▶ _Objective_:
Within the entries below, find the portion that opens with the line containing "Reconstruct the object" and closes with the line containing "side_rib_spacing = 62.2". Retype that portion exactly and only.

----- Input material

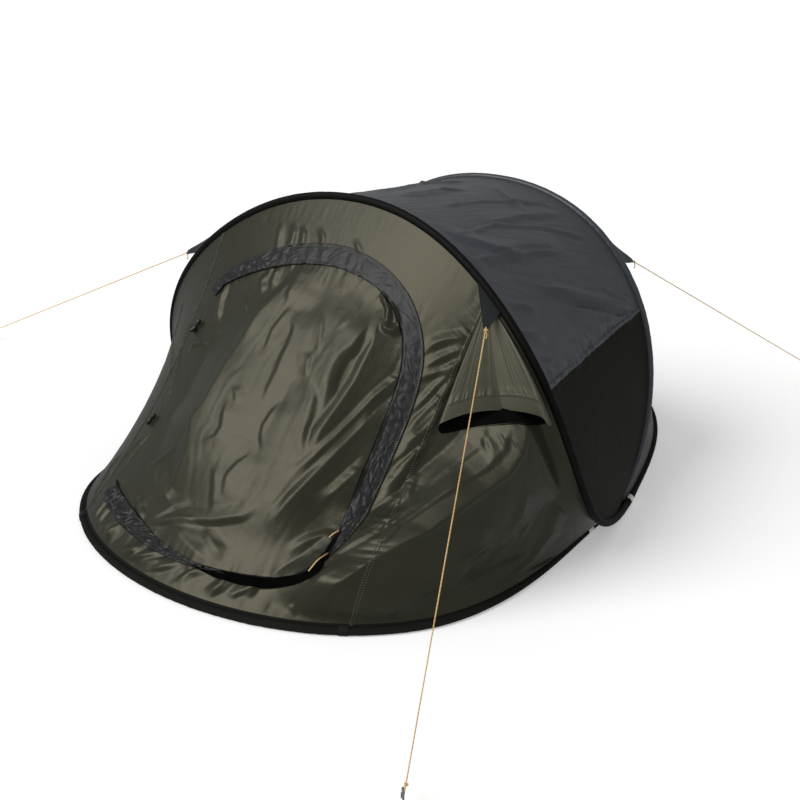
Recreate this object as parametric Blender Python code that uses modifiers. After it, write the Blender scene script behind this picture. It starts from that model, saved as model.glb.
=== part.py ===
"""Two-person pop-up tent: two sprung hoops that cross at the sides, sewn panels between them, a zipped
door, hooded vents front and rear, guy lines and pegs. Metres, +Z up, the ground at z = 0, door towards -Y."""

import math

import bmesh
import bpy
import numpy as np

# Right half of each closed hoop, from the middle of its ground arc round the side to the top of its arch.
GROUND_Z = 0.0112
FRONT_HOOP = (
    (0.000, -1.235, GROUND_Z),
    (0.727, -0.874, GROUND_Z),
    (0.764, -0.183, GROUND_Z),
    (0.745, 0.043, 0.025),
    (0.710, 0.252, 0.159),
    (0.622, 0.374, 0.517),
    (0.367, 0.405, 0.810),
    (0.000, 0.424, 0.896),
)
REAR_HOOP = (
    (0.000, 1.051, GROUND_Z),
    (0.452, 0.769, GROUND_Z),
    (0.692, 0.226, GROUND_Z),
    (0.745, 0.066, 0.016),
    (0.830, -0.267, 0.127),
    (0.747, -0.423, 0.546),
    (0.378, -0.383, 0.894),
    (0.000, -0.346, 0.978),
)
CROSSING_X = 0.745
CROSSING_Y = 0.055
CROSSING_SPREAD = 0.012
FINE_SAMPLES = 2400
STATIONS = 48

# Sleeves and sheets. Cloth and film are modelled thicker than they are.
SLEEVE_RADIUS = 0.011
SLEEVE_ROUNDNESS = 4
FABRIC = 0.003
TOUCH = 0.0005
FRONT_EDGE_GAP = 0.0017
ROOF_EDGE_GAP = 0.0008
REAR_EDGE_GAP = 0.0009
SLEEVE_TRIM = 0.0016
FRONT_SLACK = 0.48
ROOF_SLACK = 0.25
REAR_SLACK = 0.50
FRONT_ROWS = 13
ROOF_ROWS = 9
REAR_ROWS = 11
TIP_STATION = 2
SEAM_SHARE = 1.0 / 6.0
SIDE_SEAM_SHARE = 0.257

# Flat cloth of the front: a across from the middle, b up from the ground hoop.
CLOTH_WIDTH = 3.1
CLOTH_HEIGHT = 1.31
HINGE_A = -0.430
HINGE_LOW = 0.165
HINGE_HIGH = 1.000
DOOR_EDGE = (
    (HINGE_A, HINGE_HIGH),
    (-0.385, 1.045),
    (-0.260, 1.074),
    (-0.100, 1.100),
    (0.050, 1.110),
    (0.180, 1.092),
    (0.285, 1.040),
    (0.348, 0.950),
    (0.378, 0.800),
    (0.388, 0.550),
    (0.392, 0.320),
    (0.380, 0.200),
    (0.335, 0.138),
    (0.200, 0.108),
    (0.000, 0.092),
    (-0.250, 0.098),
    (-0.375, 0.117),
    (HINGE_A, HINGE_LOW),
)
DOOR_MIDDLE = (-0.02, 0.60)
EDGE_STEPS = 46
HINGE_STEPS = 10
DOOR_CLEARANCE = 0.005
HINGE_RAISE = 0.004
LEAF_RINGS = 6
FLAP_START = 0.008
FLAP_WIDTH = 0.052
FLAP_THICKNESS = 0.002
ZIP_RADIUS = 0.0016
ZIP_OFFSET = 0.004

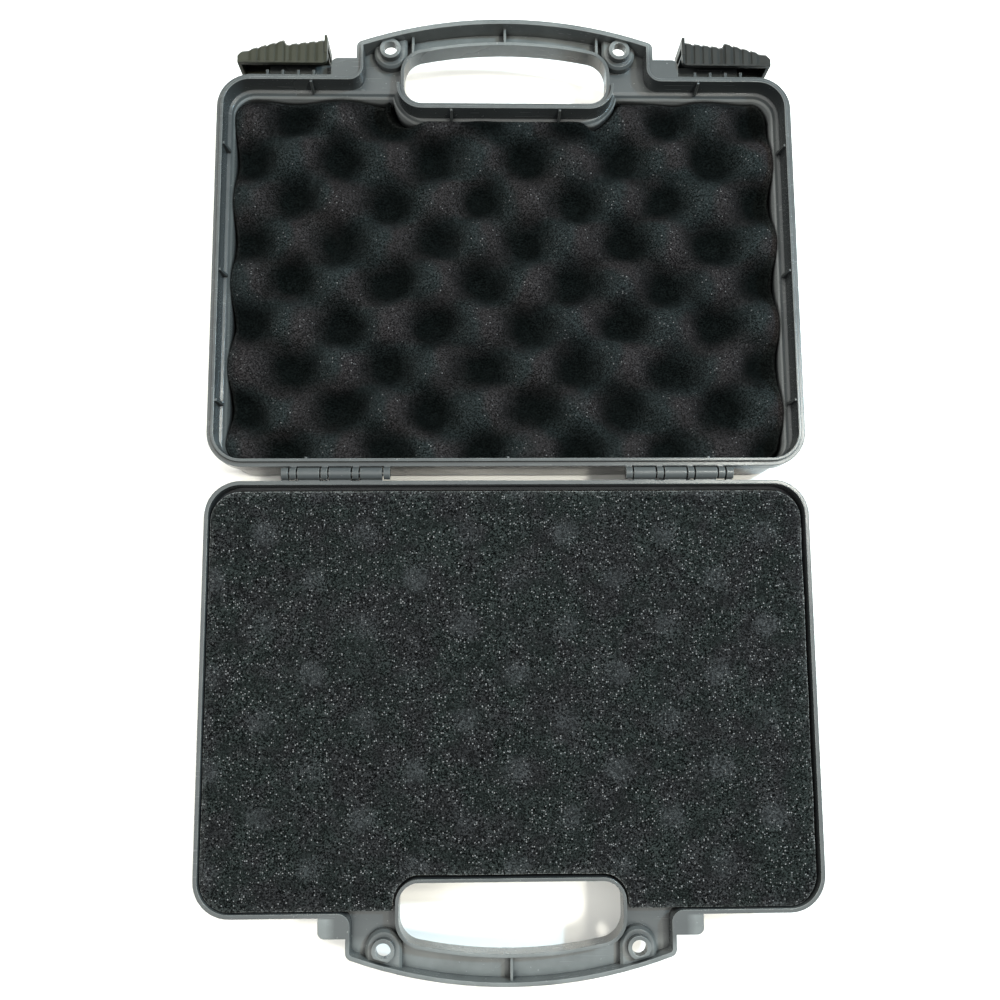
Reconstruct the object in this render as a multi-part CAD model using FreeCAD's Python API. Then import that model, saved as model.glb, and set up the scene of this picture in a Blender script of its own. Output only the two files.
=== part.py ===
import FreeCAD
import Part
import os
from math import ceil, cos, floor, hypot, pi, sin, sqrt, tan

# Hard case for microphones, lying open on its back: the base towards -Y, the lid towards +Y.
# X runs along the hinge, Z is up. The origin is on the table below the middle of the hinge line.
# Each half is drawn in plan as x and v, where v is the distance from the hinge line to the handle.
# All sizes are in millimetres.

# Plan of one half
case_width = 275.0
case_front = 193.8
rear_setback = 3.3
corner_radius = 16.0

# Height of one half and the seam between the two
shell_depth = 38.0
seam_gap = 0.2

# Rim band, the shoulder under it and the walls
band_height = 10.2
shoulder = 4.2
rear_shoulder = 1.2
wall = 2.2
floor_thickness = 2.0
deck_thickness = 1.8
bottom_round = 6.0
inner_bevel = 2.6
band_bevel = 1.2
ledge_round = 2.8
ledge_fall = 3.4
ledge_steps = 3

# Tongue on the lid that drops inside the lip of the base
lip_width = 1.8
tongue_clearance = 0.3
tongue_width = 1.3
tongue_height = 1.8

# Neck, handle and finger opening
neck_half_width = 71.5
neck_corner_radius = 3.5
neck_root_radius = 3.5
handle_reach = 29.1
handle_arc_radius = 213.0
handle_bar = 13.4
opening_half_width = 48.7
opening_set_in = 14.2
opening_body_share = 0.36
opening_bar_share = 0.44
bay_share = 0.82
ring_wall = 1.5
ring_seat_share = 0.4
channel_rib = 1.2
channel_rib_drop = 2.4
lid_rib_offset = 44.5

# Padlock eyes in the handle
eye_half_spacing = 55.3
eye_inset = 15.3
eye_hole_radius = 3.3
eye_boss_radius = 5.0
eye_recess_radius = 6.2
eye_plateau_drop = 3.5
eye_plateau_bevel = 1.2

# Guide ribs inside the rim of the lid
guide_rib = 1.2
guide_rib_proud = 1.0
guide_rib_top = 0.9
guide_rib_foot = 2.2
guide_rib_root = 0.4
front_rib_x = 93.0
ring_rib_x = 26.0
rear_rib_x = 92.0
side_rib_middle = 96.4
side_rib_spacing = 62.2

# Lock tabs beside the neck and the rail that the latch slides on
tab_length = 12.0
tab_reach = 8.6
tab_thickness = 2.0
tab_corner_radius = 3.0
rail_drop = 7.0
rail_lip = 1.8
rail_lip_height = 2.5
rail_gussets = 4
gusset_pitch = 7.4
gusset_first = 19.9
gusset_reach = 2.8
gusset_width = 1.2
gusset_drop = 0.9

# Sliding latch: two thumb wedges over a channel that holds the rail
latch_length = 42.5
latch_travel = 11.5
latch_gap = 0.3
latch_tab_gap = 0.1
latch_rest_gap = 1.5
latch_arm = 2.1
latch_arm_overlap = 5.5
latch_bead = 0.9
latch_edge_radius = 2.5
latch_hook = 2.0
latch_hook_bite = 0.5
latch_end_wall = 1.6
latch_low = 1.0
latch_high = 7.1
latch_step = 2.3
latch_step_run = 0.8
latch_outer_wedge = 22.0
latch_bevel = 1.6
latch_ridges = 4
ridge_pitch = 4.2
ridge_crest_start = 0.15
ridge_crest_end = 0.65
ridge_depth = 0.38
latch_fin = 1.4
latch_fin_proud = 1.6
latch_pocket_depth = 8.0
latch_pocket_near = 1.0
latch_pocket_far = 4.4

# Hinges
hinge_inset = 83.7
barrel_radius = 2.8
pin_radius = 1.25
pin_clearance = 0.05
cap_width = 3.1
lid_knuckle = 2.8
base_knuckle = 9.8
knuckle_gap = 0.77
knuckle_pairs = 3
cap_wall = 1.2

# Foams
foam_gap = 0.3
foam_ring_gap = 1.0
base_foam_drop = 2.0
lid_foam_edge_drop = 14.0
lid_foam_mean_drop = 13.0
lid_foam_wave = 6.5
lid_foam_fade = 9.0
wave_pitch_x = 45.2
wave_pitch_v = 41.6
valley_x = 10.8
valley_v = 32.0
facets_per_half_pitch = 2

# Derived sizes
half_width = case_width / 2
rim_wall = lip_width + tongue_clearance + tongue_width
deck_bottom = shell_depth - band_height
deck_top = deck_bottom + deck_thickness
hinge_height = shell_depth + seam_gap / 2
handle_front = case_front + handle_reach
arc_centre = handle_front - handle_arc_radius
bar_radius = handle_arc_radius - handle_bar
opening_start = case_front - opening_set_in
opening_end = arc_centre + sqrt(bar_radius ** 2 - opening_half_width ** 2)
opening_body_radius = opening_body_share * (opening_end - opening_start)
opening_bar_radius = opening_bar_share * (opening_end - opening_start)
bay_radius = bay_share * opening_set_in
ring_seat_end = opening_start + ring_seat_share * (opening_end - opening_start)
hinge_inner_end = half_width - hinge_inset
eye_v = handle_front - eye_inset
eye_plateau_top = shell_depth - eye_plateau_drop
latch_inner_end = neck_half_width + tab_length + latch_rest_gap
latch_outer_end = latch_inner_end + latch_length
latch_edge = case_front + tab_reach + latch_gap - latch_arm_overlap
latch_back = latch_edge + latch_arm_overlap
latch_top = shell_depth + seam_gap + tab_thickness + latch_tab_gap + latch_arm
latch_bottom = shell_depth - rail_drop - rail_lip - rail_lip_height - latch_gap - latch_arm
rail_end = latch_outer_end - latch_end_wall - latch_travel - latch_gap
above = 5.0


def box(x0, x1, v0, v1, z0, z1):
    return Part.makeBox(x1 - x0, v1 - v0, z1 - z0, FreeCAD.Vector(x0, v0, z0))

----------

▶ _In response_:
Reconstruct the object in this render as a multi-part CAD model using FreeCAD's Python API. Then import that model, saved as model.glb, and set up the scene of this picture in a Blender script of its own. Output only the two files.
=== part.py ===
import FreeCAD
import Part
import os
from math import ceil, cos, floor, hypot, pi, sin, sqrt, tan

# Hard case for microphones, lying open on its back: the base towards -Y, the lid towards +Y.
# X runs along the hinge, Z is up. The origin is on the table below the middle of the hinge line.
# Each half is drawn in plan as x and v, where v is the distance from the hinge line to the handle.
# All sizes are in millimetres.

# Plan of one half
case_width = 275.0
case_front = 193.8
rear_setback = 3.3
corner_radius = 16.0

# Height of one half and the seam between the two
shell_depth = 38.0
seam_gap = 0.2

# Rim band, the shoulder under it and the walls
band_height = 10.2
shoulder = 4.2
rear_shoulder = 1.2
wall = 2.2
floor_thickness = 2.0
deck_thickness = 1.8
bottom_round = 6.0
inner_bevel = 2.6
band_bevel = 1.2
ledge_round = 2.8
ledge_fall = 3.4
ledge_steps = 3

# Tongue on the lid that drops inside the lip of the base
lip_width = 1.8
tongue_clearance = 0.3
tongue_width = 1.3
tongue_height = 1.8

# Neck, handle and finger opening
neck_half_width = 71.5
neck_corner_radius = 3.5
neck_root_radius = 3.5
handle_reach = 29.1
handle_arc_radius = 213.0
handle_bar = 13.4
opening_half_width = 48.7
opening_set_in = 14.2
opening_body_share = 0.36
opening_bar_share = 0.44
bay_share = 0.82
ring_wall = 1.5
ring_seat_share = 0.4
channel_rib = 1.2
channel_rib_drop = 2.4
lid_rib_offset = 44.5

# Padlock eyes in the handle
eye_half_spacing = 55.3
eye_inset = 15.3
eye_hole_radius = 3.3
eye_boss_radius = 5.0
eye_recess_radius = 6.2
eye_plateau_drop = 3.5
eye_plateau_bevel = 1.2

# Guide ribs inside the rim of the lid
guide_rib = 1.2
guide_rib_proud = 1.0
guide_rib_top = 0.9
guide_rib_foot = 2.2
guide_rib_root = 0.4
front_rib_x = 93.0
ring_rib_x = 26.0
rear_rib_x = 92.0
side_rib_middle = 96.4
side_rib_spacing = 62.2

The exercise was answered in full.